Alors que le Covid-19 gagne du terrain de jour en jour au point
de donner de plus en plus de consistance au spectre de la pandémie
mondiale, la recherche d’un traitement efficace est plus qu’à
l’ordre du jour.
Le 17 février 2020, le Conseil d’État de la République populaire
de Chine (RPC) a annoncé que la chloroquine, un médicament qui a
fait ses preuves dans le traitement prophylactique et curatif du
paludisme depuis 70 ans, avait démontré une certaine efficacité
face à la pneumonie liée au SARS-Cov2.
Cette prise de position officielle qui fait grand bruit sur les réseaux sociaux et dans les médias depuis quelques heures s’appuie sur les résultats de plusieurs études cliniques multicentriques non contrôlées (précisons le) brièvement résumées en ligne (et en quelques lignes) dans la revue BioScience Trends Advance sous la forme d’une lettre à l’éditeur.
Une activité in vitro sur le virus
Tout est parti d'études in vitro qui avaient suscité quelque espoir en montrant que le phosphate de chloroquine était capable d’inhiber la multiplication du virus à des concentrations micromolaires faibles (donc encourageantes). De quoi déclencher rapidement près d’une vingtaine de petits essais cliniques auxquelles ont participé une dizaine d’hôpitaux implantés à Wuhan, Jingzhou, Guangzhou (Canton), Beijing (Pékin), Shanghai, Chongqing ou encore Ningbo.
Une centaine de cas issus d’études multiples
Les résultats qui concernent plus d’une centaine de patients semblent encourageants si l’on en juge d’après les propos des auteurs de la lettre à l’éditeur. Chez les patients qui ont bénéficié du traitement par la chloroquine aux doses utilisées dans le paludisme, l'évolution aurait été plus rapidement favorable et plus brève, comparativement aux patients des groupes témoins. Il en aurait été de même pour la disparition des signes biologiques et immunologiques de l’infection. Aucun évènement indésirable n’a été déploré chez les patients traités.
Intégrer la chloroquine dans les recommandations ?
A la lueur de ces résultats jugés concluants, une conférence de consensus a réuni toutes les parties prenantes le 15 février 2020, notamment les experts du gouvernement chinois et des autorités de régulation, mais aussi les organisateurs des essais précédemment évoqués. Il a été établi que le phosphate de chloroquine avait fait preuve d’une puissante activité contre Covid-19. Dans ces conditions, cet antipaludéen ancien qui prend un coup de jeune va figurer dans les prochaines recommandations élaborées par la commission spécialisée de la RPC sur la prévention, le diagnostic et le traitement de la pneumonie du Covid-19.

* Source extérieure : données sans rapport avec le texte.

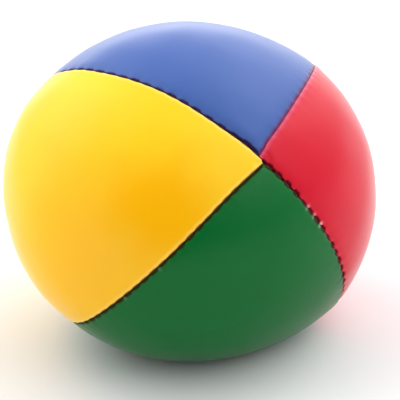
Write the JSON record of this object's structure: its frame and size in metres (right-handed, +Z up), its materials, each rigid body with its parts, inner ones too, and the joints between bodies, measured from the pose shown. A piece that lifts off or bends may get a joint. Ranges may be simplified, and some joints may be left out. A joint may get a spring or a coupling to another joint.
{
  "type": "bean bag juggling ball",
  "caption": "Soft stitched juggling ball of coloured leatherette gores with a seed filling, settled on a small flat so that it stays where it lands.",
  "frame": {"origin": "centre of the ball's box, on the surface that it stands on", "axes": "+Z up out of the surface it stands on; +X to the right and +Y away, as seen from the side that one pole is turned to"},
  "size_m": [0.068, 0.0626, 0.0557],
  "materials": {
    "leatherette_yellow": "glossy coated leatherette",
    "leatherette_green": "glossy coated leatherette",
    "leatherette_red": "glossy coated leatherette",
    "leatherette_blue": "glossy coated leatherette",
    "millet": "dry seed",
    "thread": "waxed polyester sewing thread"
  },
  "bodies": {
    "root": {"panel_yellow": "leatherette_yellow", "panel_green": "leatherette_green", "panel_red": "leatherette_red", "panel_blue": "leatherette_blue", "millet_filling": "millet", "seam_thread_yellow_blue": "thread", "seam_thread_red_green": "thread", "joining_thread": "thread", "closing_thread": "thread"}
  },
  "joints": []
}
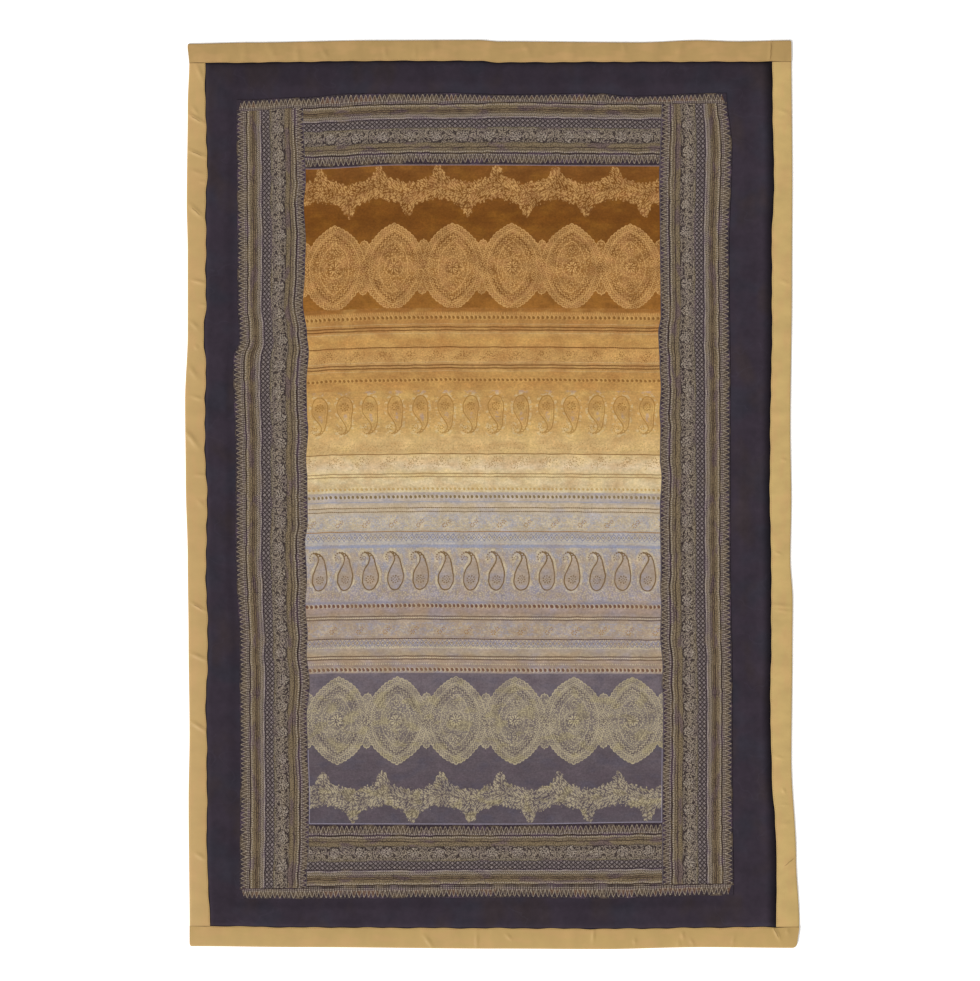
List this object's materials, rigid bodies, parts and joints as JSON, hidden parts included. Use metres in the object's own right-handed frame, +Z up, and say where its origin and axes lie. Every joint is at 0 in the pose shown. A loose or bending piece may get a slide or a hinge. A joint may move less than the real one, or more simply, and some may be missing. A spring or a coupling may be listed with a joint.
{
  "type": "throw blanket",
  "caption": "Rectangular printed throw lying flat, face up: padded dark ground, banded centre panel, striped borders with toothed edgings and a satin binding folded over every edge.",
  "frame": {"origin": "middle of the outline's extremes, on the surface that the throw lies on", "axes": "+X to the right of the print, +Y towards the head of the print, +Z up out of its face"},
  "size_m": [1.4222, 2.105, 0.0091],
  "materials": {
    "ground_cloth": "matt padded cotton, dark purple-charcoal",
    "panel_print": "printed cotton, bands from dark gold over cream and lilac grey to dark purple",
    "border_print": "printed cotton, taupe and olive stripes on dark purple",
    "edging_print": "printed cotton, saw-toothed edging on dark purple",
    "binding_satin": "gold satin with a soft sheen"
  },
  "bodies": {
    "root": {"ground": "ground_cloth", "centre_panel": "panel_print", "border_left": "border_print", "border_right": "border_print", "border_head": "border_print", "border_foot": "border_print", "edging_head": "edging_print", "edging_foot": "edging_print", "binding_head": "binding_satin", "binding_foot": "binding_satin", "binding_left": "binding_satin", "binding_right": "binding_satin"}
  },
  "joints": []
}
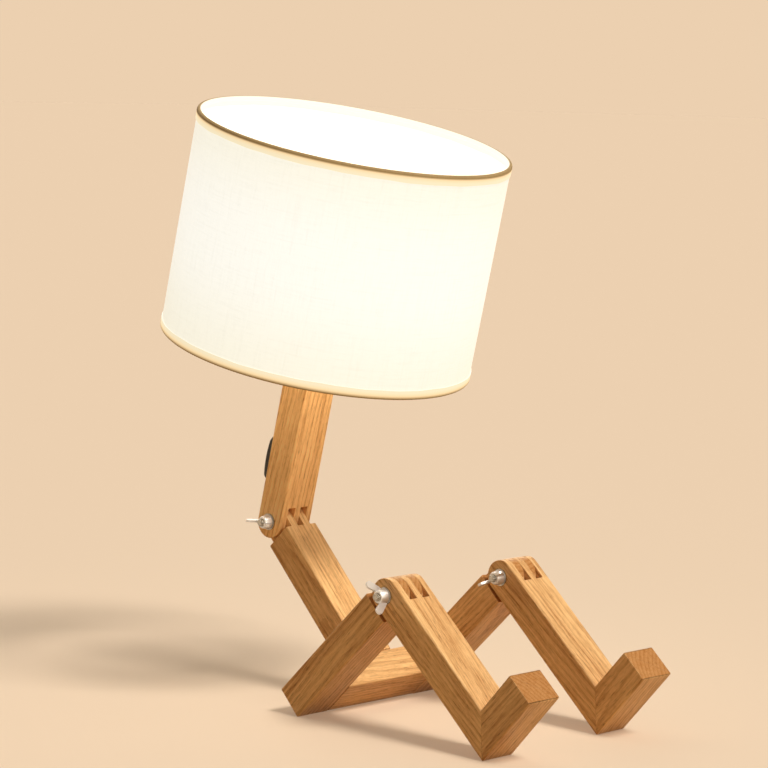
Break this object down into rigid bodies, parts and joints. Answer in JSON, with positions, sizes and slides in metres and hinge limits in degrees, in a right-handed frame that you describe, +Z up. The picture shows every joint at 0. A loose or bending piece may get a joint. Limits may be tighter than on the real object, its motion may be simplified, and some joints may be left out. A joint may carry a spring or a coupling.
{
  "type": "posable desk lamp",
  "caption": "Posable wooden desk lamp in the shape of a seated figure, with a drum shade for its head and limbs that fold on bolted finger joints.",
  "frame": {"origin": "on the floor, under the middle of the lamp's overall box", "axes": "+Z up; +X the way the seated figure faces, towards its feet; +Y the figure's left side"},
  "size_m": [0.3846, 0.2258, 0.4281],
  "materials": {
    "oak": "oiled, with dark pores along the grain",
    "birch": "plain sanded",
    "zinc": "bright zinc plated",
    "brass": "plain",
    "black_plastic": "moulded, fine texture",
    "white_plastic": "moulded, satin",
    "porcelain": "glazed",
    "brown_wire": "flexible insulation",
    "blue_wire": "flexible insulation",
    "circuit_board": "lacquered",
    "led_board": "white coated",
    "opal": "frosted, opal",
    "white_enamel": "white powder coat",
    "liner": "translucent sheet",
    "linen": "plain weave, ivory",
    "rim_tape": "woven tape"
  },
  "bodies": {
    "pelvis": {"thigh_right": "oak", "thigh_left": "oak", "hip_bar": "oak", "lower_torso": "oak", "hip_dowels": "birch", "torso_dowels": "birch"},
    "shin_right": {"shin_right": "oak", "foot_right": "oak", "ankle_dowels_right": "birch", "knee_bolt_right": "zinc"},
    "knee_washer_right": {"knee_washer_right": "zinc"},
    "knee_nut_right": {"knee_wing_nut_right": "zinc"},
    "shin_left": {"shin_left": "oak", "foot_left": "oak", "ankle_dowels_left": "birch", "knee_bolt_left": "zinc"},
    "knee_washer_left": {"knee_washer_left": "zinc"},
    "knee_nut_left": {"knee_wing_nut_left": "zinc"},
    "waist_washer": {"waist_washer": "zinc"},
    "waist_nut": {"waist_wing_nut": "zinc"},
    "rocker": {"switch_rocker": "black_plastic"},
    "torso": {"upper_torso": "oak", "waist_bolt": "zinc", "switch_housing": "black_plastic", "switch_terminals": "brass", "live_wire": "brown_wire", "neutral_wire": "blue_wire", "supply_tail": "brown_wire", "wire_joiners": "white_plastic", "cord_bush": "black_plastic", "holder_nipple": "zinc", "nipple_nut": "zinc", "holder_cap": "white_plastic", "holder_core": "porcelain", "terminal_screws": "brass", "centre_contact": "brass", "screw_sleeve": "brass", "holder_shell": "white_plastic", "shade_ring_nut": "white_plastic", "bulb_contact": "zinc", "bulb_insulator": "black_plastic", "bulb_screw_cap": "zinc", "bulb_body": "white_plastic", "bulb_driver": "circuit_board", "led_board": "led_board", "bulb_globe": "opal", "shade_carrier": "white_enamel", "shade_bottom_ring": "white_enamel", "shade_top_ring": "white_enamel", "shade_liner": "liner", "shade_fabric": "linen", "shade_top_tape": "rim_tape", "shade_bottom_tape": "rim_tape"}
  },
  "joints": [
    {"name": "waist", "type": "hinge", "parent": "pelvis", "child": "torso", "pos_m": [-0.11214, 0, 0.12044], "axis": [0, 1, 0], "range_deg": [-57, 30]},
    {"name": "knee_right", "type": "hinge", "parent": "pelvis", "child": "shin_right", "pos_m": [0.0622, -0.058, 0.09679], "axis": [0, 1, 0], "range_deg": [-86, 8]},
    {"name": "knee_left", "type": "hinge", "parent": "pelvis", "child": "shin_left", "pos_m": [0.0622, 0.058, 0.09679], "axis": [0, 1, 0], "range_deg": [-86, 8]},
    {"name": "knee_washer_right_slide", "type": "slide", "parent": "shin_right", "child": "knee_washer_right", "axis": [0, -1, 0], "range_m": [0, 0.00161]},
    {"name": "knee_nut_right_turn", "type": "hinge", "parent": "knee_washer_right", "child": "knee_nut_right", "pos_m": [0.0622, -0.058, 0.09679], "axis": [0, -1, 0], "range_deg": [0, 720]},
    {"name": "knee_washer_left_slide", "type": "slide", "parent": "shin_left", "child": "knee_washer_left", "axis": [0, -1, 0], "range_m": [0, 0.00161]},
    {"name": "knee_nut_left_turn", "type": "hinge", "parent": "knee_washer_left", "child": "knee_nut_left", "pos_m": [0.0622, 0.058, 0.09679], "axis": [0, -1, 0], "range_deg": [0, 720]},
    {"name": "waist_washer_slide", "type": "slide", "parent": "torso", "child": "waist_washer", "axis": [0, -1, 0], "range_m": [0, 0.00161]},
    {"name": "waist_nut_turn", "type": "hinge", "parent": "waist_washer", "child": "waist_nut", "pos_m": [-0.11214, 0, 0.12044], "axis": [0, -1, 0], "range_deg": [0, 720]},
    {"name": "switch_rocker", "type": "hinge", "parent": "torso", "child": "rocker", "pos_m": [-0.11386, 0, 0.16602], "axis": [0, 1, 0], "range_deg": [-14, 0]}
  ],
  "couplings": [
    {"joint": "knee_washer_right_slide", "follows": "knee_nut_right_turn", "m_per_rad": 0.00012732},
    {"joint": "knee_washer_left_slide", "follows": "knee_nut_left_turn", "m_per_rad": 0.00012732},
    {"joint": "waist_washer_slide", "follows": "waist_nut_turn", "m_per_rad": 0.00012732}
  ]
}
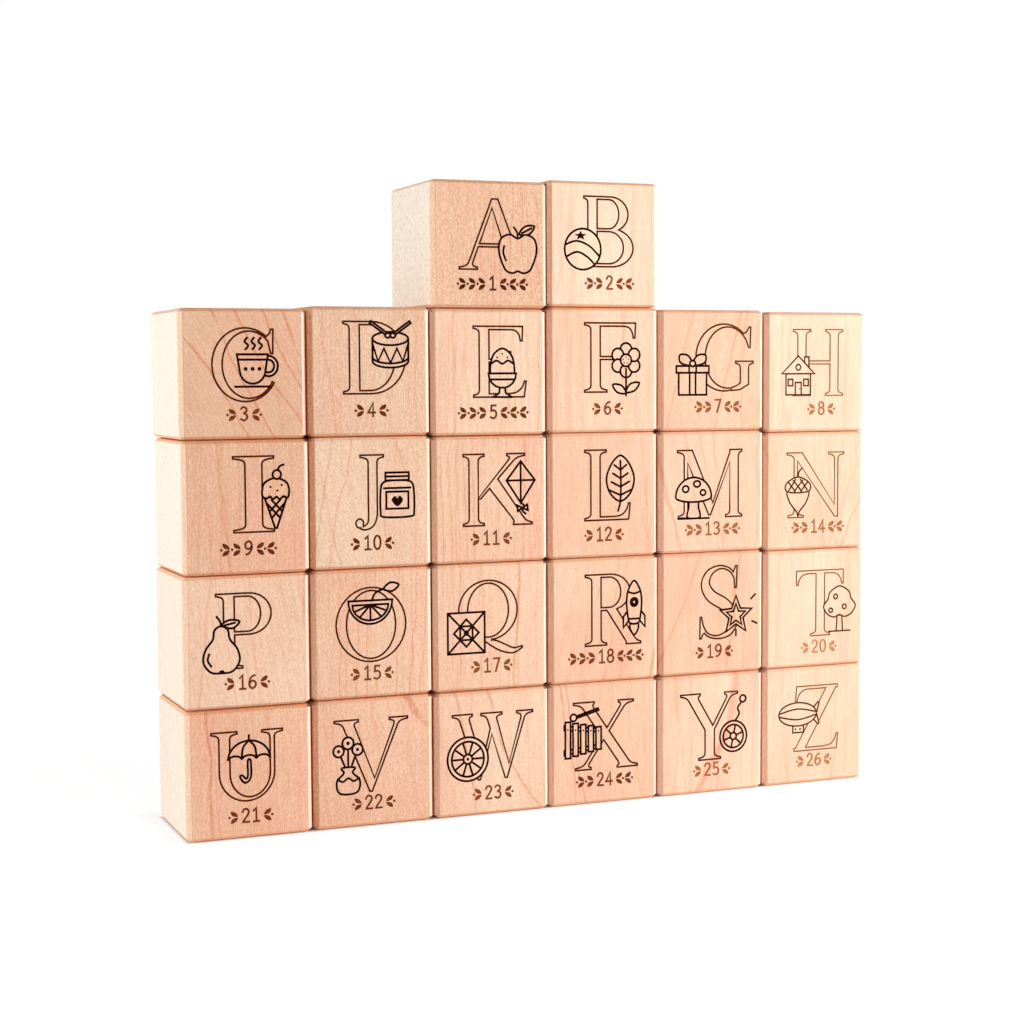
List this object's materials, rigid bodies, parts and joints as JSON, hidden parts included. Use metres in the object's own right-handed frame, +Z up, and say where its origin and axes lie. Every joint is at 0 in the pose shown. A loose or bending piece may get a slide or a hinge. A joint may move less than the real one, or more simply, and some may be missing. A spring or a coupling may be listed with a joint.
{
  "type": "alphabet block set",
  "caption": "Set of loose solid maple alphabet blocks with eased edges, stacked as a wall, one engraved capital letter on the front of each; every block lifts off.",
  "frame": {"origin": "under the middle of the wall, on the surface that it stands on", "axes": "+X along the wall to the right as the letters read, -Y out of the lettered faces, +Z up along the grain"},
  "size_m": [0.2696, 0.0448, 0.2291],
  "materials": {
    "maple": "sanded, unvarnished hard maple"
  },
  "bodies": {
    "block_a": {"block_a": "maple"},
    "block_b": {"block_b": "maple"},
    "block_c": {"block_c": "maple"},
    "block_d": {"block_d": "maple"},
    "block_e": {"block_e": "maple"},
    "block_f": {"block_f": "maple"},
    "block_g": {"block_g": "maple"},
    "block_h": {"block_h": "maple"},
    "block_i": {"block_i": "maple"},
    "block_j": {"block_j": "maple"},
    "block_k": {"block_k": "maple"},
    "block_l": {"block_l": "maple"},
    "block_m": {"block_m": "maple"},
    "block_n": {"block_n": "maple"},
    "block_o": {"block_o": "maple"},
    "block_p": {"block_p": "maple"},
    "block_q": {"block_q": "maple"},
    "block_r": {"block_r": "maple"},
    "block_s": {"block_s": "maple"},
    "block_t": {"block_t": "maple"},
    "block_u": {"block_u": "maple"},
    "block_v": {"block_v": "maple"},
    "block_w": {"block_w": "maple"},
    "block_x": {"block_x": "maple"},
    "block_y": {"block_y": "maple"},
    "block_z": {"block_z": "maple"}
  },
  "joints": [
    {"name": "lift_u", "type": "slide", "parent": "block_w", "child": "block_u", "axis": [0, 0, 1], "range_m": [0, 0.05]},
    {"name": "lift_p", "type": "slide", "parent": "block_u", "child": "block_p", "axis": [0, 0, 1], "range_m": [0, 0.05]},
    {"name": "lift_i", "type": "slide", "parent": "block_p", "child": "block_i", "axis": [0, 0, 1], "range_m": [0, 0.05]},
    {"name": "lift_c", "type": "slide", "parent": "block_i", "child": "block_c", "axis": [0, 0, 1], "range_m": [0, 0.05]},
    {"name": "lift_v", "type": "slide", "parent": "block_w", "child": "block_v", "axis": [0, 0, 1], "range_m": [0, 0.05]},
    {"name": "lift_o", "type": "slide", "parent": "block_v", "child": "block_o", "axis": [0, 0, 1], "range_m": [0, 0.05]},
    {"name": "lift_j", "type": "slide", "parent": "block_o", "child": "block_j", "axis": [0, 0, 1], "range_m": [0, 0.05]},
    {"name": "lift_d", "type": "slide", "parent": "block_j", "child": "block_d", "axis": [0, 0, 1], "range_m": [0, 0.05]},
    {"name": "lift_q", "type": "slide", "parent": "block_w", "child": "block_q", "axis": [0, 0, 1], "range_m": [0, 0.05]},
    {"name": "lift_k", "type": "slide", "parent": "block_q", "child": "block_k", "axis": [0, 0, 1], "range_m": [0, 0.05]},
    {"name": "lift_e", "type": "slide", "parent": "block_k", "child": "block_e", "axis": [0, 0, 1], "range_m": [0, 0.05]},
    {"name": "lift_a", "type": "slide", "parent": "block_e", "child": "block_a", "axis": [0, 0, 1], "range_m": [0, 0.05]},
    {"name": "lift_x", "type": "slide", "parent": "block_w", "child": "block_x", "axis": [0, 0, 1], "range_m": [0, 0.05]},
    {"name": "lift_r", "type": "slide", "parent": "block_x", "child": "block_r", "axis": [0, 0, 1], "range_m": [0, 0.05]},
    {"name": "lift_l", "type": "slide", "parent": "block_r", "child": "block_l", "axis": [0, 0, 1], "range_m": [0, 0.05]},
    {"name": "lift_f", "type": "slide", "parent": "block_l", "child": "block_f", "axis": [0, 0, 1], "range_m": [0, 0.05]},
    {"name": "lift_b", "type": "slide", "parent": "block_f", "child": "block_b", "axis": [0, 0, 1], "range_m": [0, 0.05]},
    {"name": "lift_y", "type": "slide", "parent": "block_w", "child": "block_y", "axis": [0, 0, 1], "range_m": [0, 0.05]},
    {"name": "lift_s", "type": "slide", "parent": "block_y", "child": "block_s", "axis": [0, 0, 1], "range_m": [0, 0.05]},
    {"name": "lift_m", "type": "slide", "parent": "block_s", "child": "block_m", "axis": [0, 0, 1], "range_m": [0, 0.05]},
    {"name": "lift_g", "type": "slide", "parent": "block_m", "child": "block_g", "axis": [0, 0, 1], "range_m": [0, 0.05]},
    {"name": "lift_z", "type": "slide", "parent": "block_w", "child": "block_z", "axis": [0, 0, 1], "range_m": [0, 0.05]},
    {"name": "lift_t", "type": "slide", "parent": "block_z", "child": "block_t", "axis": [0, 0, 1], "range_m": [0, 0.05]},
    {"name": "lift_n", "type": "slide", "parent": "block_t", "child": "block_n", "axis": [0, 0, 1], "range_m": [0, 0.05]},
    {"name": "lift_h", "type": "slide", "parent": "block_n", "child": "block_h", "axis": [0, 0, 1], "range_m": [0, 0.05]}
  ]
}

Rappelons que la chloroquine possède aussi des vertus anti-inflammatoires mises à profit dans le traitement de fond de la polyarthrite rhumatoïde ou du lupus érythémateux aigu disséminé ces dernières décennies. La chloroquine serait également capable d’interférer avec la glycosylation des récepteurs cellulaires du SARS-CoV2 et d’augmenter le pH endosomal nécessaire à la fusion entre le virus et la cellule ciblée.
Un profil pharmacologique qui a de quoi retenir l’attention face à l’épidémie actuelle de Covid-19.
Mais faut-il pour autant adhérer sans réserve aux conclusions
des auteurs et des autorités chinoises ?
La prudence est bien sûr de mise car les études citées qui ne portent que sur une centaine de patients ne sont pas contrôlées ce qui est un élément essentiel d'appréciation tant le pronostic de l’infection est variable d’un patient à l’autre, même dans les formes sévères. En outre, les données sont résumées plus que brièvement ce qui ne permet en aucun cas de juger de leur qualité : un espoir à confirmer au plus vite mais en toute rigueur…la viralité médiatique n’étant pas un gage de véracité, loin s’en faut.